RFA with original particle size distribution was used to fully replace NFA to prepare HDCC in this study. The features of RFA and NFA were tested in detail. The mechanical properties and interface microstructure of HDCC prepared with RFA and NFA were investigated and compared, and the following conclusions can be drawn:

(1)

RFA with original particle size distribution contains 4.86 times as much concrete crush dust as natural fine aggregate. The dust supplies a certain activity and a good filling effect in matrix.
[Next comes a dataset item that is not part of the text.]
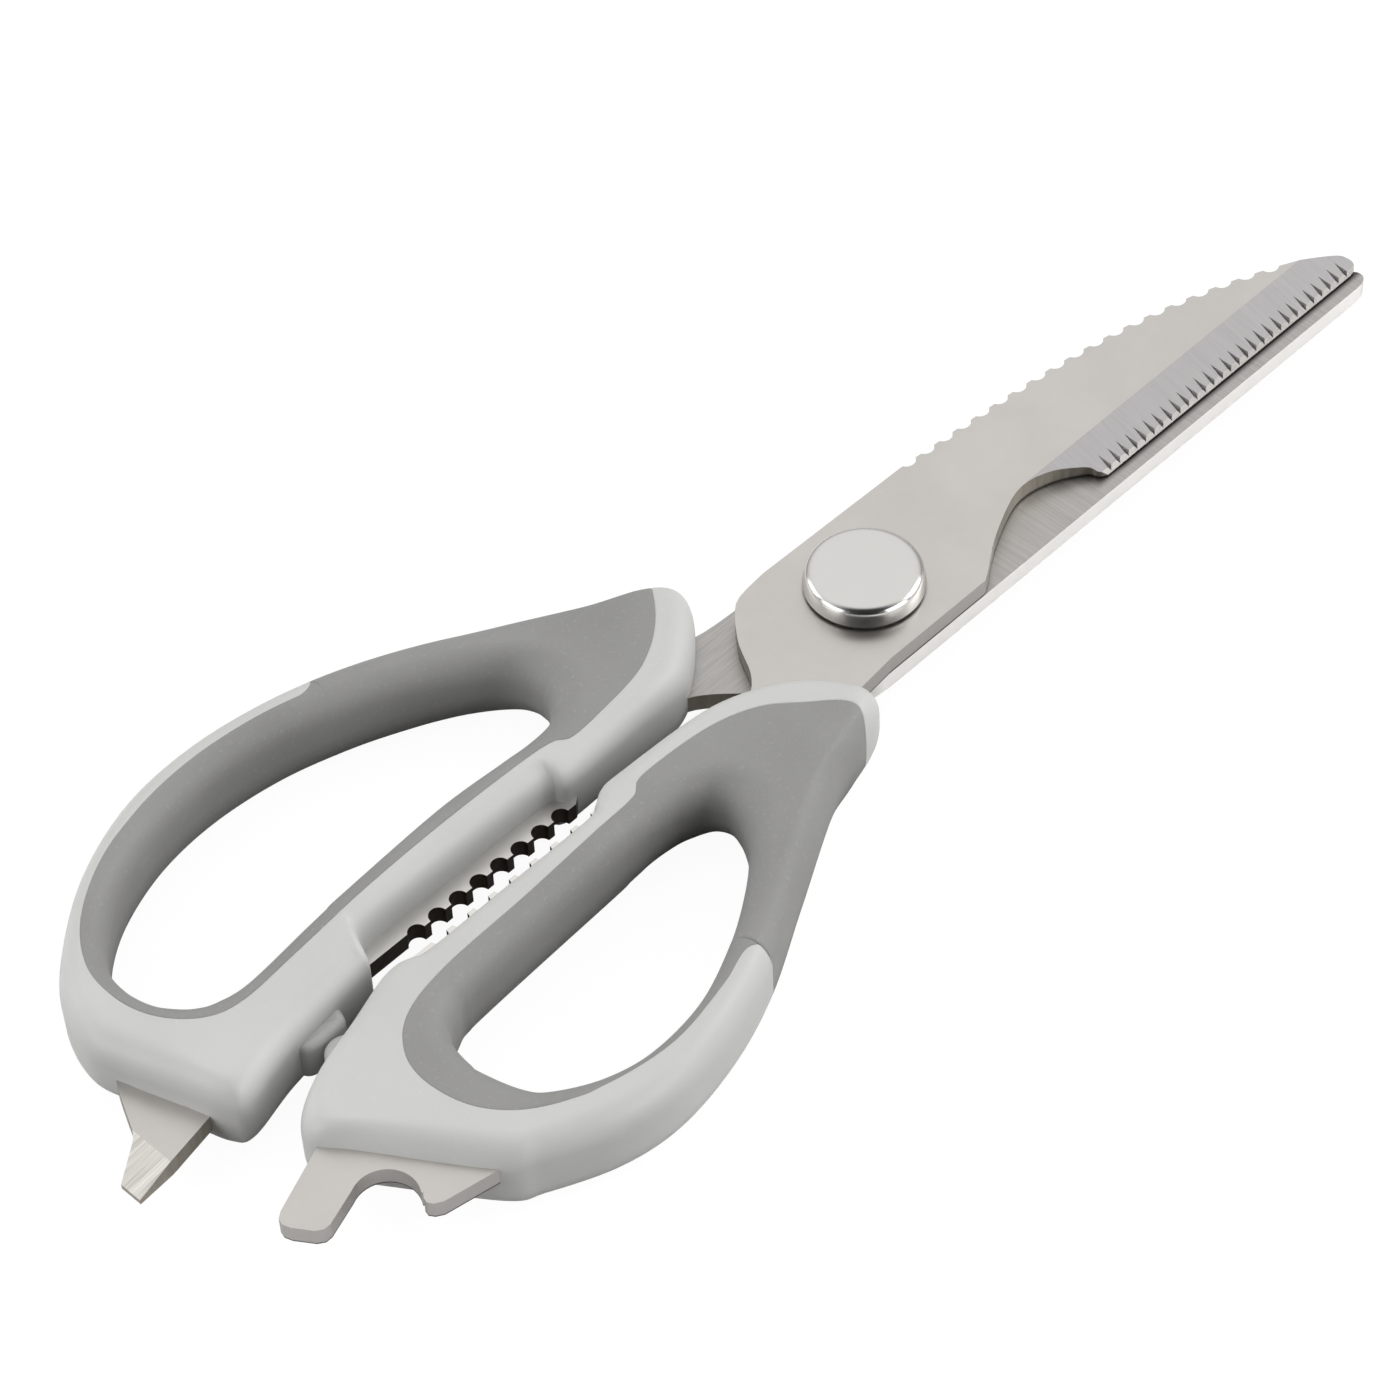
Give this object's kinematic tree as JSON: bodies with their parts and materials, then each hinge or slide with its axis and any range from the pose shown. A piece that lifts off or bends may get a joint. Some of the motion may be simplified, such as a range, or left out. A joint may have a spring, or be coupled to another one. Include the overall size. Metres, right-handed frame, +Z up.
{
  "type": "poultry shears",
  "caption": "Kitchen and poultry shears with a notched cutting blade, fish scaler spine, nutcracker teeth, bottle opener and screwdriver end, and soft-lined loop handles.",
  "frame": {"origin": "on the pivot axis, in the plane that the handles and the pivot nut lie on", "axes": "+X along the closed blades to their tips, +Y towards the finger loop, +Z up the pivot out of its cap"},
  "size_m": [0.2443, 0.0928, 0.014],
  "materials": {
    "blade_steel": "satin, fine ground",
    "shell_plastic": "smooth satin light grey",
    "soft_grip": "matte soft-touch mid grey",
    "pivot_steel": "turned steel",
    "cap_polish": "polished"
  },
  "bodies": {
    "finger_half": {"lower_blade": "blade_steel", "finger_shell": "shell_plastic", "finger_grip": "soft_grip", "pivot_washer": "pivot_steel", "pivot_screw": "pivot_steel", "pivot_cap": "cap_polish", "pivot_nut": "pivot_steel"},
    "thumb_half": {"upper_blade": "blade_steel", "thumb_shell": "shell_plastic", "thumb_grip": "soft_grip"}
  },
  "joints": [
    {"name": "blade_pivot", "type": "hinge", "parent": "finger_half", "child": "thumb_half", "pos_m": [0, 0, 0.007], "axis": [0, 0, 1], "range_deg": [0, 95]}
  ]
}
Coupled with the higher water absorption rate of RFA, HDCC with RFA forms a denser matrix. Thus, HDCC with RFA exhibits a higher compressive strength than HDCC with NFA.

(2)

Because of the denser matrix, HDCC with RFA has a higher bond between fiber and matrix than HDCC with NFA. This can be proved by the scanning electron microscope observations that fibers pulled out from HDCC with RFA were seriously damaged while fibers pulled out from HDCC with NFA were only slightly abraded. As a result, HDCC with RFA exhibits higher bending and tensile strength than HDCC with NFA.

(3)

The higher bond between fiber and matrix of HDCC with RFA and the finer particle sizes of RFA can greatly promote the development of multiple cracking. Thus, HDCC with RFA presents more remarkable stain hardening and exhibits 182.73% higher peak deflection in the bending and 183.33% higher peak strain in tension than HDCC with NFA.

(4)

The values of σ_bp/f_c and σ_tp/f_c of HDCC with RFA linearly increase with the increase of V_f, and the relationships are modelled by a linear equation, respectively. Additionally, there is also a good linear relationship between the values of σ_bp/f_c and σ_tp/f_c of HDCC with RFA.

(5)

HDCC with RFA exhibits better mechanical properties than HDCC with NFA. Therefore, the application of RFA in the preparation of HDCC can obtain significant social and economic benefits.